-sdy-add-data-flow-edges

Inserts DataFlowEdgeOp for every data-flow edge.

Inserts DataFlowEdgeOp for every value that is the owner of a data-flow edge, i.e., all values returned by getDataFlowEdgeOwners on every op in the module.

The inserted DataFlowEdgeOp will take the existing sharding of the owner target if it exists.

TODO(b/330339693): update this doc when getDataFlowEdgeOwners is removed.

-sdy-apply-sharding-constraints

Applies constraints that dictate the sharding of their input.

Copies the sharding of a ShardingConstraintOp to its input if it satisfies all of the following:

  • The input doesn't have an existing sharding.
  • The input isn't produced by a DataFlowEdgeOp, which holds the sharding of all targets of the edge.
  • The sharding of the ShardingConstraintOp is fully closed.
  • The input doesn't have any other users of type ShardingConstraintOp or ManualComputationOp with a different sharding.

Which indicates that the ShardingConstraintOp dictates the sharding of its input.

Note that the sharding of a ShardingConstraintOp will propagate to its input or users during propagation regardless of this pass, but since the closed property of a dimension doesn't propagate, it's important to copy the sharding to fully respect the constraint in the above cases.

In addition, if a tensor is used by a chain of ShardingConstraintOps that satisfy all of the following:

  • The tensor isn't produced by a ShardingConstraintOp and doesn't have any other users of type ShardingConstraintOp or ManualComputationOp.
  • None of the ShardingConstraintOps in the chain have more than one use except the last one.
  • The last ShardingConstraintOp in the chain doesn't have any users of type ShardingConstraintOp or ManualComputationOp (otherwise it's not the last in the chain).

then this pass replaces all other uses of the input of the chain, that are defined after the last ShardingConstraintOp in the chain (and within the same block), with the result of the chain, as it should dictate the sharding of those uses.

-sdy-constant-splitter

Splits constant sub-computations so each has a single use.

Splits constant sub-computations such that they have a single user.

This ensures that a sharding isn't propagated between different uses of a constant sub-computation, as this is considered a false dependency (the uses of a constant shouldn't be sharded in the same way just because they use the same constant). In effect, each use can have a different sharding that can propagate in isolation to its own copy of the constant sub-computation.

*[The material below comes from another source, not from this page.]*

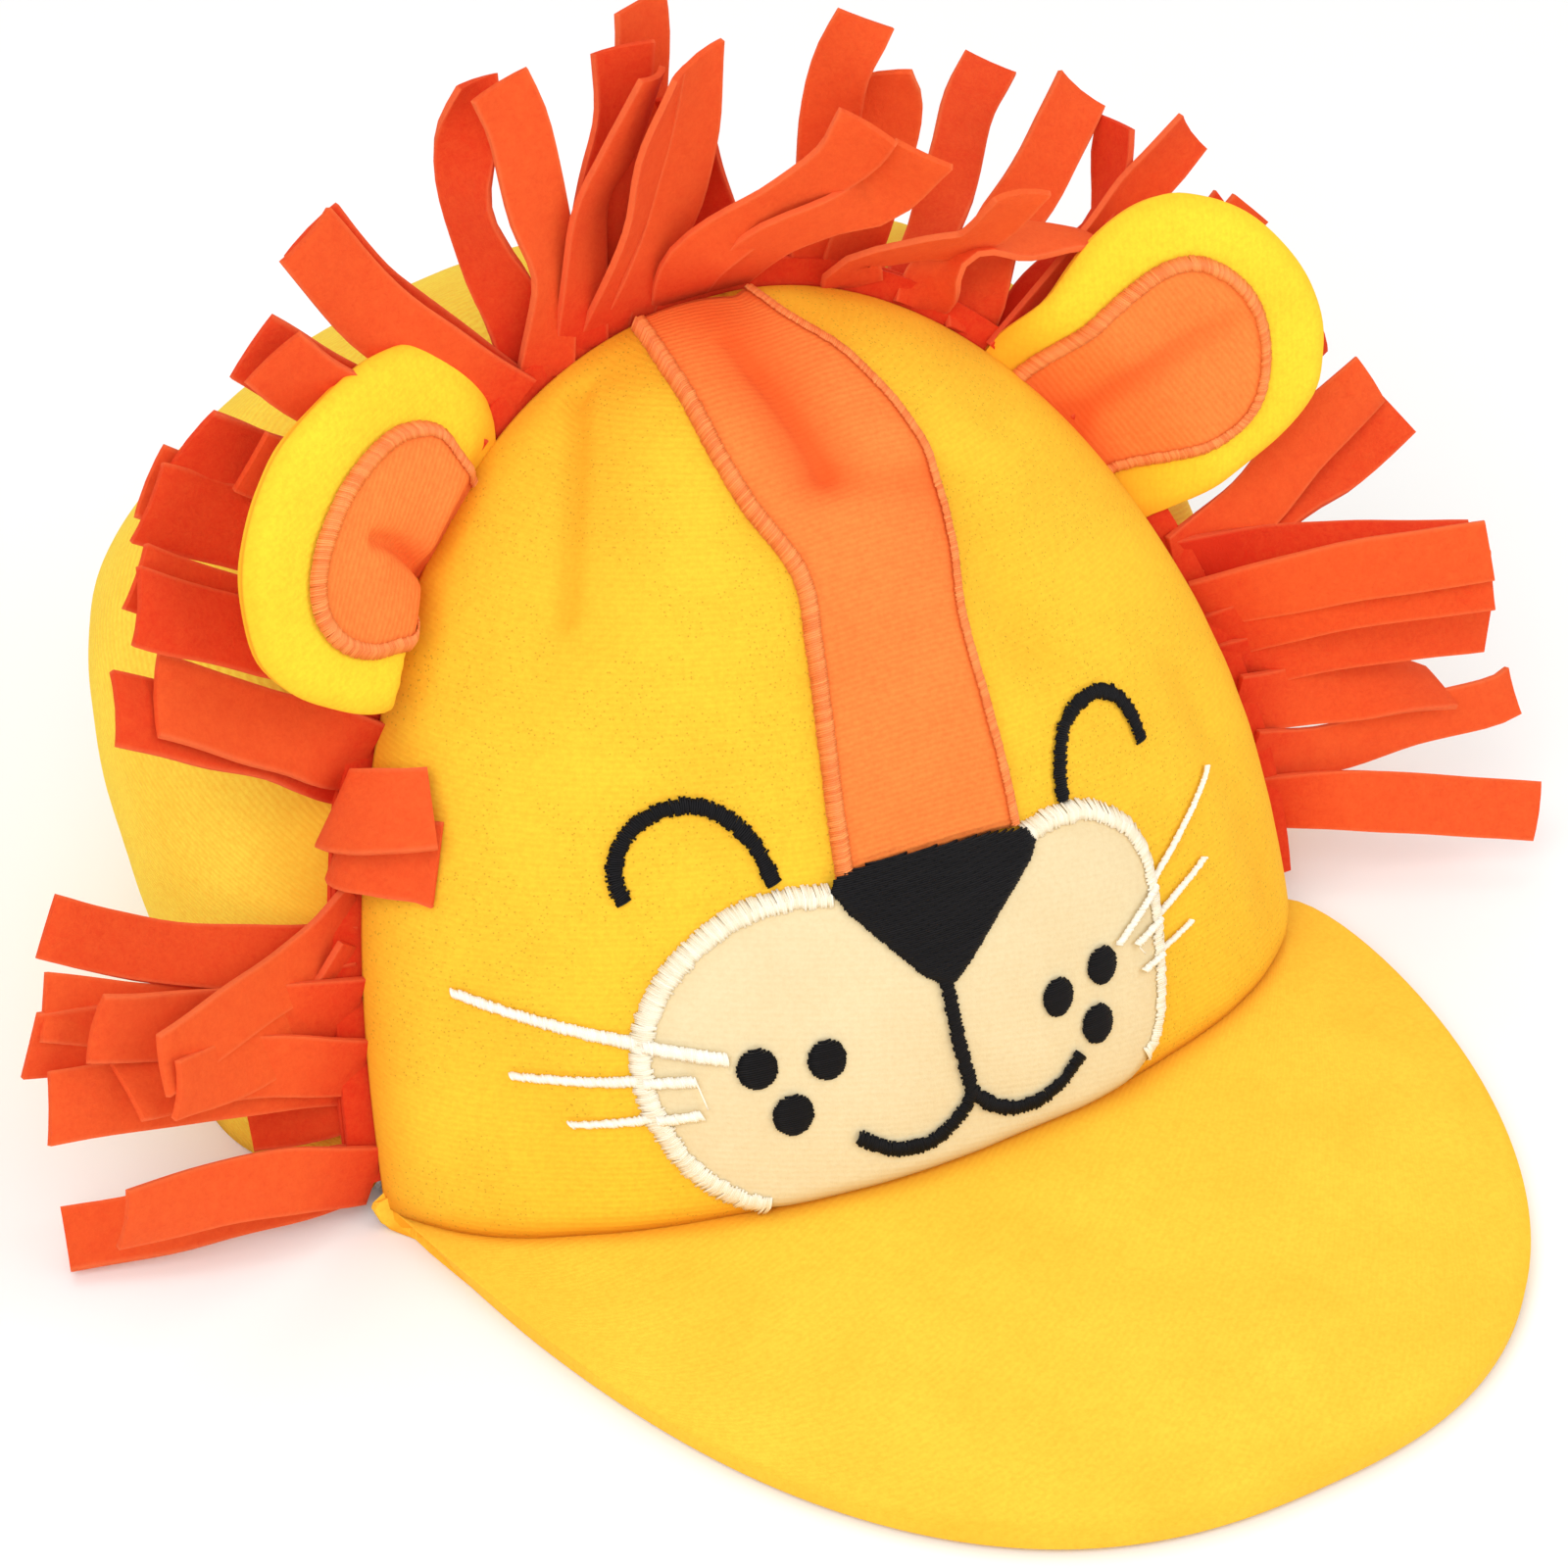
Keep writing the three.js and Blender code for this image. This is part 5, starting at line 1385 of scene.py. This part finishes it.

A constant sub-computation is either:

  • a constant or iota op (no operands)
  • a broadcast, slice, or pure element-wise op, whose operands are all defined by constant sub-computations (recursively), along with the entire sub-computations that define its operands.

Note that within a constant sub-computation, a value can have multiple uses within that sub-computation.

-sdy-lift-inlined-meshes

Lifts inlined MeshAttrs in shardings as symbol MeshOps.

Replaces any inlined MeshAttr in a TensorShardingAttr with a mesh symbol name, referencing either an existing or new MeshOp in the module, such that no two MeshOps with an identical MeshAttr (existing MeshOps are deduped as well).

The name of each new MeshOp will either be:

  • maximal_mesh_{device-id}, for a maximal mesh (i.e., empty axis list and a single device ID).
  • The first available name in [mesh, mesh_0, mesh_1, ...], otherwise. ### -sdy-manual-axes-cleanup

Cleans up the use of manual axes in ManualComputationOps

1) For any in/out sharding that hasn't specified a manual axis, add that manual axis to its replicated_axes. This is to ensure manual axes are always fully specified.

2) Sorts the manual axes in mesh axis declaration order.

-sdy-sharding-group-import

Canonicalization and validation pass for sharding groups.

Applies canonicalization and validation to sharding groups upon import. Namely these are:

1) Sharding Group Unification - Combines sharding groups using the transitive property of group membership. Any time that a tensor T is in a sharding group G1 and sharding group G2, then we can infer that all members in G1 and G2 should be sharded in the same way. Thus we can combine G1 and G2 into a single group. The set of canonical group ids after merging will be 0,1,...N-1 for the minimum set of groups.

2) Sharding Group Validation Validates that sharding groups are well formed and conform to assumptions within the implementation. This currently asserts that if a sharding group contains a Value defined inside the block of a ManualComputationOp, then all other values in that group must reside in the same block.